The case, he said, hinges in part on whether the plaintiff can opt out of the new student loan forgiveness policy. The Department of Education has yet to issue formal guidance on the policy, so it’s currently unclear who may be able to opt out of the debt relief and how.
“I don’t think this case is ripe,” Herrine said, referring to legal doctrine that limits a federal court’s jurisdiction when it’s too early to decide a case.
“A court doesn’t rule on things that may or may not happen in the future,” he said.
Abby Shafroth, a staff attorney at the National Consumer Law Center, said the “lawsuit is fundamentally flawed,” noting that she expects the government will provide an opportunity for borrowers to opt out and decline debt relief when it rolls out the program next month.
“So the plaintiff will not actually be harmed by the student debt relief plan and therefore does not have standing to sue,” Shafroth said.
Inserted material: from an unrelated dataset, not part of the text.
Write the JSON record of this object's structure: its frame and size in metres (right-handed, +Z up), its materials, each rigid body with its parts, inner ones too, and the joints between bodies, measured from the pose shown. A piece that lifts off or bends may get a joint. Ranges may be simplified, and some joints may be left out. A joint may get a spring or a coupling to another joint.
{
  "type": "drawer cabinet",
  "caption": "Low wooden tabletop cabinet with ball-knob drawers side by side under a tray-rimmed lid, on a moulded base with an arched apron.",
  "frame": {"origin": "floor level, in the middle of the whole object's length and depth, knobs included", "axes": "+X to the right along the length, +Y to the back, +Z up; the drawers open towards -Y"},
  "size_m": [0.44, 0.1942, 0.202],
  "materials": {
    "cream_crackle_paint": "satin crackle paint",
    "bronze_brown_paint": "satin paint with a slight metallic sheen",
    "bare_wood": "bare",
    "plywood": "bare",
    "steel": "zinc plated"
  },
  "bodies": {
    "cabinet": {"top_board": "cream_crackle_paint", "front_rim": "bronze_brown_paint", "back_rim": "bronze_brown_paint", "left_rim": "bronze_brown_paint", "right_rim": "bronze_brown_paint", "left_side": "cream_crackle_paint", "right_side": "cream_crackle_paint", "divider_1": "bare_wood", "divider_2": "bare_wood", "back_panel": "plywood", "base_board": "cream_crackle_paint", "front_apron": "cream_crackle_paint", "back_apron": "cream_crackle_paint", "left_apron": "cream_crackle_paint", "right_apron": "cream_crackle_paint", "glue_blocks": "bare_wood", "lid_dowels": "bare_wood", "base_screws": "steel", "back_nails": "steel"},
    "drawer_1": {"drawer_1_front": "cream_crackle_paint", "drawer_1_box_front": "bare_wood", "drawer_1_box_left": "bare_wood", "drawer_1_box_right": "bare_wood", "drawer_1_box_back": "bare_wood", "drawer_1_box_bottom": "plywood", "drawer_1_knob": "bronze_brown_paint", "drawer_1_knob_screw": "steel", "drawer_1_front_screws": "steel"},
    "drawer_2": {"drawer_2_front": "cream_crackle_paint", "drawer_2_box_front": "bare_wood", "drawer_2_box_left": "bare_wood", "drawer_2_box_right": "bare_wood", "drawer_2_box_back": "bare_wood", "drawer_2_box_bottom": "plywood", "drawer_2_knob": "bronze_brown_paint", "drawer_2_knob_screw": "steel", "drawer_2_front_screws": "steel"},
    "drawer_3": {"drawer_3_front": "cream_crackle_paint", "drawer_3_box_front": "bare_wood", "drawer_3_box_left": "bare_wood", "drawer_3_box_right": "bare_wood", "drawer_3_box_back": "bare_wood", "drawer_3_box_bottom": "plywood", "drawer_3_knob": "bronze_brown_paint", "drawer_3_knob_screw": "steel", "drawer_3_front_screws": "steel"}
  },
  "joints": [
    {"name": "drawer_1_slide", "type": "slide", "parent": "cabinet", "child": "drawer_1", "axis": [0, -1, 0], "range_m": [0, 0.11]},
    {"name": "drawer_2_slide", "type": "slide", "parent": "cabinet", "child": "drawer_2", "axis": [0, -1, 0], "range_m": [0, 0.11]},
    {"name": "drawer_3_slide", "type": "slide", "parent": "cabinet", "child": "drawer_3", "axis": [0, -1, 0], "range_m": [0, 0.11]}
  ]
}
More lawsuits challenging Biden’s student loan forgiveness plan could be forthcoming. Arizona Attorney General Mark Brnovich, a Republican, has said he is working on developing the best legal theory to sue the administration over the action.
A conservative advocacy group called The Job Creators Network is also weighing its legal options, planning to file a lawsuit once the Department of Education formalizes the student loan forgiveness plan in October.
An Oregon resident who is representing himself also filed a lawsuit over Biden’s student loan forgiveness plan earlier in September. He argues that the cost of the debt cancellation will cause the Federal Reserve to raise interest rates to address inflation – causing his mortgage rate to increase.
This story has been updated with additional information.